▶ **Task to complete**
What follows is a listing. Return every line of it exactly.
[Start Items]
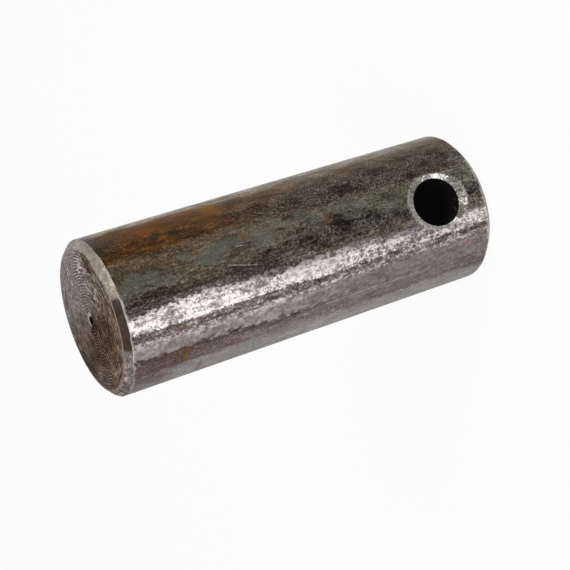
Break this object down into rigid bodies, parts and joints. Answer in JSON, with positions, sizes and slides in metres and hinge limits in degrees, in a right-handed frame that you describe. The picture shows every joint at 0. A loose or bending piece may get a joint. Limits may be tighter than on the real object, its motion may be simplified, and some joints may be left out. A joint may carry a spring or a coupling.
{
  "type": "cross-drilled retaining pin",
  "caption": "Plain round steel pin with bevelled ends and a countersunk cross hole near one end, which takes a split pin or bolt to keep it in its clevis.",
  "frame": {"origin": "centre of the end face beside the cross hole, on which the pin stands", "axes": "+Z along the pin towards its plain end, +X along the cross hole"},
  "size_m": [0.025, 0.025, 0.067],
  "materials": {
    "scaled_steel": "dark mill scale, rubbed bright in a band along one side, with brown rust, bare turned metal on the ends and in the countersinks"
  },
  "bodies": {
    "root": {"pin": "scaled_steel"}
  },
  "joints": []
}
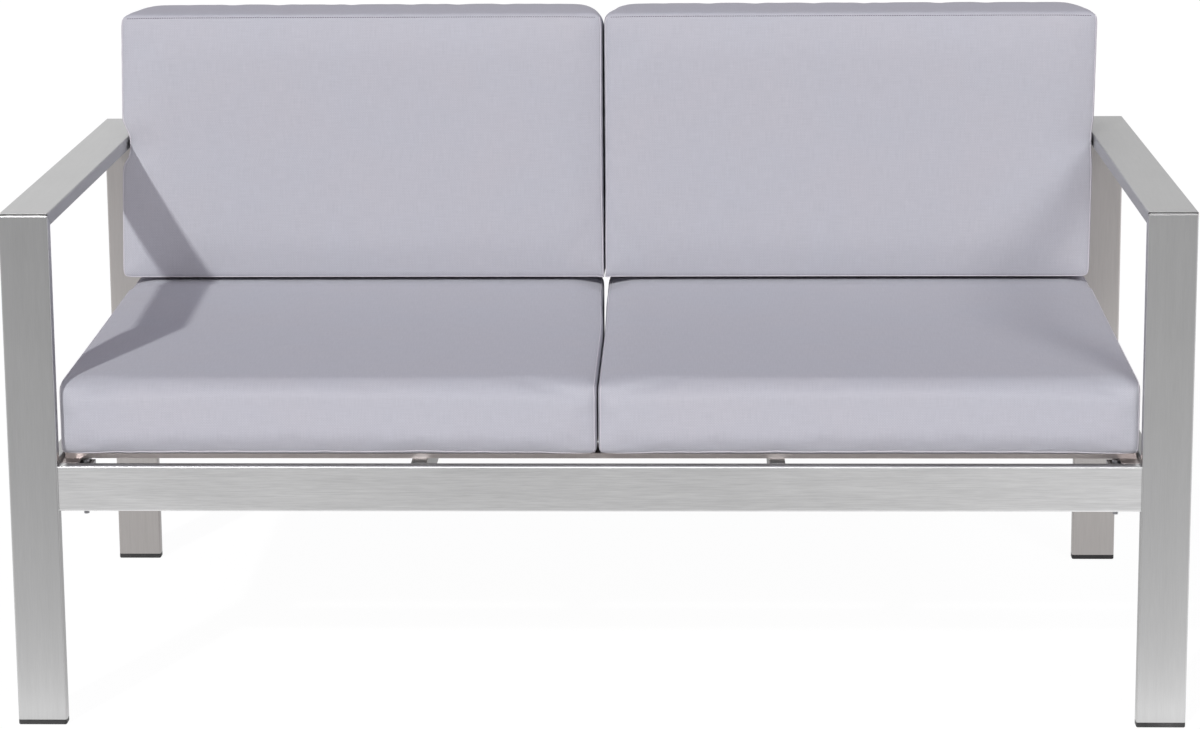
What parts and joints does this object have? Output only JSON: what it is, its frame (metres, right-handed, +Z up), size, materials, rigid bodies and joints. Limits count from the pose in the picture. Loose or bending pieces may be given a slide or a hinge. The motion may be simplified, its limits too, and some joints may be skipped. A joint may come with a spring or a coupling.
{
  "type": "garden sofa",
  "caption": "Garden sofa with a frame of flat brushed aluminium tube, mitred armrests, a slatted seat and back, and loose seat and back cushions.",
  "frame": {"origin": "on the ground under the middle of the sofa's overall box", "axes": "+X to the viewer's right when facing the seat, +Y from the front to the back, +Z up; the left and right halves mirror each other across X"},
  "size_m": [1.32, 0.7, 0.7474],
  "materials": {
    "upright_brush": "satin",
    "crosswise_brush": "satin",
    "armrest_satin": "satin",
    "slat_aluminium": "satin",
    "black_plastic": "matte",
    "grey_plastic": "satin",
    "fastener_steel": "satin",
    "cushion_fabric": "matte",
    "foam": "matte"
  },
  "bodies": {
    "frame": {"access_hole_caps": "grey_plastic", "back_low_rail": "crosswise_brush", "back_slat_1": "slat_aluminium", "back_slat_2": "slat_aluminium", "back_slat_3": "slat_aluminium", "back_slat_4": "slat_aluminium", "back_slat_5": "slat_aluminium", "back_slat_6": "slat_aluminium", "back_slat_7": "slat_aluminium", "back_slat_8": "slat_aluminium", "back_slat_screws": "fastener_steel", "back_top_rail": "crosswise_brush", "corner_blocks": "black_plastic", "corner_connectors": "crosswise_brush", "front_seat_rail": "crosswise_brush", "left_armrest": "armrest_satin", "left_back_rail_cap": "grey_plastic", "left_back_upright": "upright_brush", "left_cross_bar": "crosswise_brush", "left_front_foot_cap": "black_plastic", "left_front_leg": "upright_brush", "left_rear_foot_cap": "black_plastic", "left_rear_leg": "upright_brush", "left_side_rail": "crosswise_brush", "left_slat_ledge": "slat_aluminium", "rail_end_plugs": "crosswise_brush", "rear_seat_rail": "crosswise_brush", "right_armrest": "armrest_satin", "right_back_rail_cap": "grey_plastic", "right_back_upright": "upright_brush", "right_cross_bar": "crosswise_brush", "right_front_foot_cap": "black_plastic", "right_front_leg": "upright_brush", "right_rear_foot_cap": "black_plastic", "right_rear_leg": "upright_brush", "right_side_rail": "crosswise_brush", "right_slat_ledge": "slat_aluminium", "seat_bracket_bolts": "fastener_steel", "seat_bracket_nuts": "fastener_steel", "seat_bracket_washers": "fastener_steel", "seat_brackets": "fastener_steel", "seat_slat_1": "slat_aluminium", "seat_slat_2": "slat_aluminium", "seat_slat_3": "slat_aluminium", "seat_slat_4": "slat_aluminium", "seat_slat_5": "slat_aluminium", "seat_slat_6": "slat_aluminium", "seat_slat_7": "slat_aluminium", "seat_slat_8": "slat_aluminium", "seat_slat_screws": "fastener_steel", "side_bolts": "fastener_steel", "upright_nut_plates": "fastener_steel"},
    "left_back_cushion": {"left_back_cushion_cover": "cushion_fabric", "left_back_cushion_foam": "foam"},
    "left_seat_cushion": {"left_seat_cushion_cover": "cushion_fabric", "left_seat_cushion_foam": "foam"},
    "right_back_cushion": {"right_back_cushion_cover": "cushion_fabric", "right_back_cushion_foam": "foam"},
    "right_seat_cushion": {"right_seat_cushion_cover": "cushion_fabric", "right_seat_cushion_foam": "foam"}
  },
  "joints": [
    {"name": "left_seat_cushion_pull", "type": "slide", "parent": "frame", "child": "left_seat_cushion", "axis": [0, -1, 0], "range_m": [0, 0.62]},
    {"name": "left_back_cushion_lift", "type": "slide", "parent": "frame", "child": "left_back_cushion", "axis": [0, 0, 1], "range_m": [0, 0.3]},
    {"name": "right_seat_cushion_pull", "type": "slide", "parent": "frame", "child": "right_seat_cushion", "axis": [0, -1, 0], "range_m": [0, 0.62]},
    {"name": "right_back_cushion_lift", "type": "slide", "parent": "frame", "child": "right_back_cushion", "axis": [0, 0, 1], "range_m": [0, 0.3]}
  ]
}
[End Items]
▶ **Reply**
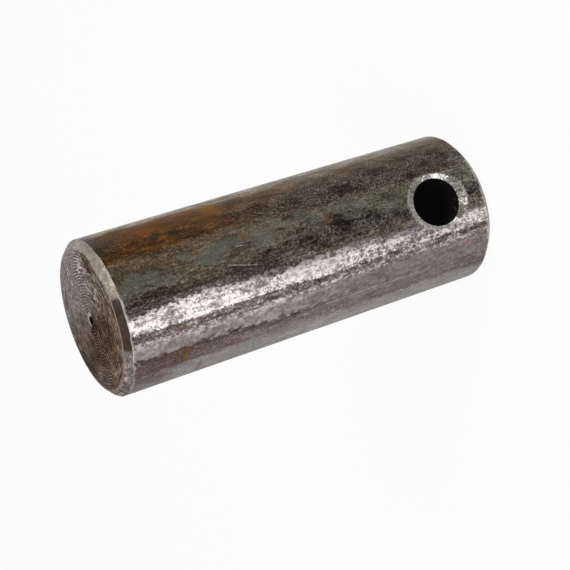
Break this object down into rigid bodies, parts and joints. Answer in JSON, with positions, sizes and slides in metres and hinge limits in degrees, in a right-handed frame that you describe. The picture shows every joint at 0. A loose or bending piece may get a joint. Limits may be tighter than on the real object, its motion may be simplified, and some joints may be left out. A joint may carry a spring or a coupling.
{
  "type": "cross-drilled retaining pin",
  "caption": "Plain round steel pin with bevelled ends and a countersunk cross hole near one end, which takes a split pin or bolt to keep it in its clevis.",
  "frame": {"origin": "centre of the end face beside the cross hole, on which the pin stands", "axes": "+Z along the pin towards its plain end, +X along the cross hole"},
  "size_m": [0.025, 0.025, 0.067],
  "materials": {
    "scaled_steel": "dark mill scale, rubbed bright in a band along one side, with brown rust, bare turned metal on the ends and in the countersinks"
  },
  "bodies": {
    "root": {"pin": "scaled_steel"}
  },
  "joints": []
}
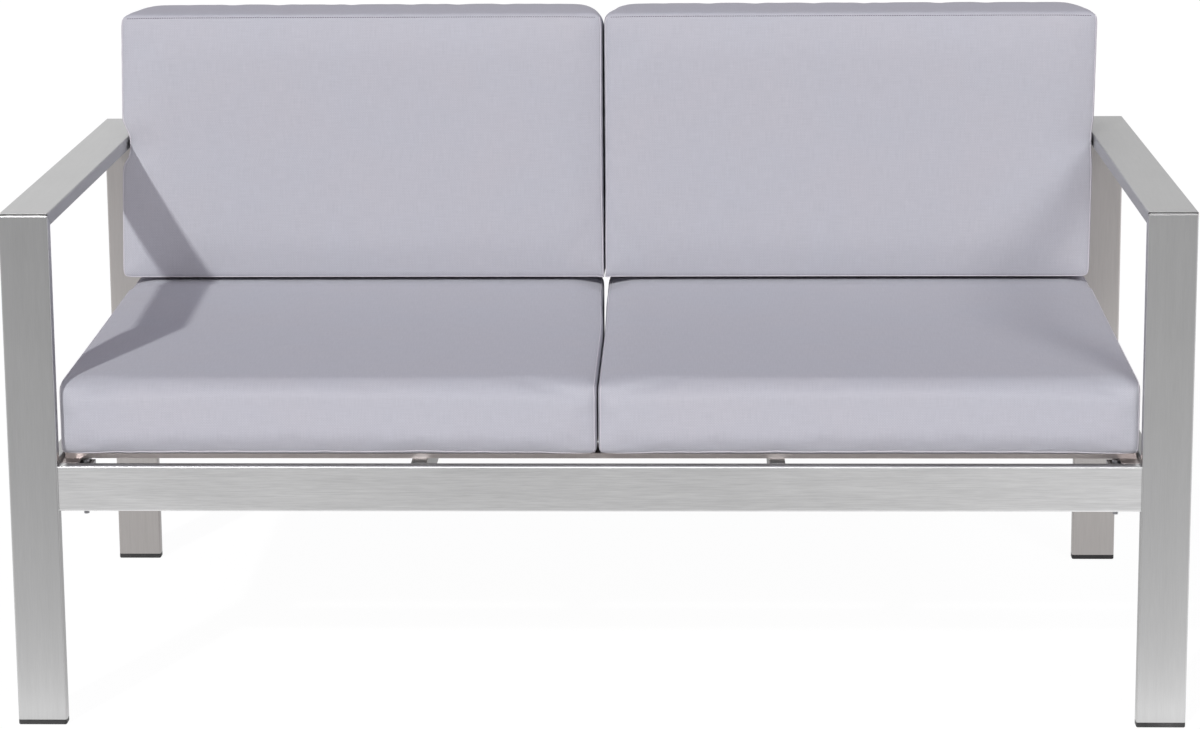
What parts and joints does this object have? Output only JSON: what it is, its frame (metres, right-handed, +Z up), size, materials, rigid bodies and joints. Limits count from the pose in the picture. Loose or bending pieces may be given a slide or a hinge. The motion may be simplified, its limits too, and some joints may be skipped. A joint may come with a spring or a coupling.
{
  "type": "garden sofa",
  "caption": "Garden sofa with a frame of flat brushed aluminium tube, mitred armrests, a slatted seat and back, and loose seat and back cushions.",
  "frame": {"origin": "on the ground under the middle of the sofa's overall box", "axes": "+X to the viewer's right when facing the seat, +Y from the front to the back, +Z up; the left and right halves mirror each other across X"},
  "size_m": [1.32, 0.7, 0.7474],
  "materials": {
    "upright_brush": "satin",
    "crosswise_brush": "satin",
    "armrest_satin": "satin",
    "slat_aluminium": "satin",
    "black_plastic": "matte",
    "grey_plastic": "satin",
    "fastener_steel": "satin",
    "cushion_fabric": "matte",
    "foam": "matte"
  },
  "bodies": {
    "frame": {"access_hole_caps": "grey_plastic", "back_low_rail": "crosswise_brush", "back_slat_1": "slat_aluminium", "back_slat_2": "slat_aluminium", "back_slat_3": "slat_aluminium", "back_slat_4": "slat_aluminium", "back_slat_5": "slat_aluminium", "back_slat_6": "slat_aluminium", "back_slat_7": "slat_aluminium", "back_slat_8": "slat_aluminium", "back_slat_screws": "fastener_steel", "back_top_rail": "crosswise_brush", "corner_blocks": "black_plastic", "corner_connectors": "crosswise_brush", "front_seat_rail": "crosswise_brush", "left_armrest": "armrest_satin", "left_back_rail_cap": "grey_plastic", "left_back_upright": "upright_brush", "left_cross_bar": "crosswise_brush", "left_front_foot_cap": "black_plastic", "left_front_leg": "upright_brush", "left_rear_foot_cap": "black_plastic", "left_rear_leg": "upright_brush", "left_side_rail": "crosswise_brush", "left_slat_ledge": "slat_aluminium", "rail_end_plugs": "crosswise_brush", "rear_seat_rail": "crosswise_brush", "right_armrest": "armrest_satin", "right_back_rail_cap": "grey_plastic", "right_back_upright": "upright_brush", "right_cross_bar": "crosswise_brush", "right_front_foot_cap": "black_plastic", "right_front_leg": "upright_brush", "right_rear_foot_cap": "black_plastic", "right_rear_leg": "upright_brush", "right_side_rail": "crosswise_brush", "right_slat_ledge": "slat_aluminium", "seat_bracket_bolts": "fastener_steel", "seat_bracket_nuts": "fastener_steel", "seat_bracket_washers": "fastener_steel", "seat_brackets": "fastener_steel", "seat_slat_1": "slat_aluminium", "seat_slat_2": "slat_aluminium", "seat_slat_3": "slat_aluminium", "seat_slat_4": "slat_aluminium", "seat_slat_5": "slat_aluminium", "seat_slat_6": "slat_aluminium", "seat_slat_7": "slat_aluminium", "seat_slat_8": "slat_aluminium", "seat_slat_screws": "fastener_steel", "side_bolts": "fastener_steel", "upright_nut_plates": "fastener_steel"},
    "left_back_cushion": {"left_back_cushion_cover": "cushion_fabric", "left_back_cushion_foam": "foam"},
    "left_seat_cushion": {"left_seat_cushion_cover": "cushion_fabric", "left_seat_cushion_foam": "foam"},
    "right_back_cushion": {"right_back_cushion_cover": "cushion_fabric", "right_back_cushion_foam": "foam"},
    "right_seat_cushion": {"right_seat_cushion_cover": "cushion_fabric", "right_seat_cushion_foam": "foam"}
  },
  "joints": [
    {"name": "left_seat_cushion_pull", "type": "slide", "parent": "frame", "child": "left_seat_cushion", "axis": [0, -1, 0], "range_m": [0, 0.62]},
    {"name": "left_back_cushion_lift", "type": "slide", "parent": "frame", "child": "left_back_cushion", "axis": [0, 0, 1], "range_m": [0, 0.3]},
    {"name": "right_seat_cushion_pull", "type": "slide", "parent": "frame", "child": "right_seat_cushion", "axis": [0, -1, 0], "range_m": [0, 0.62]},
    {"name": "right_back_cushion_lift", "type": "slide", "parent": "frame", "child": "right_back_cushion", "axis": [0, 0, 1], "range_m": [0, 0.3]}
  ]
}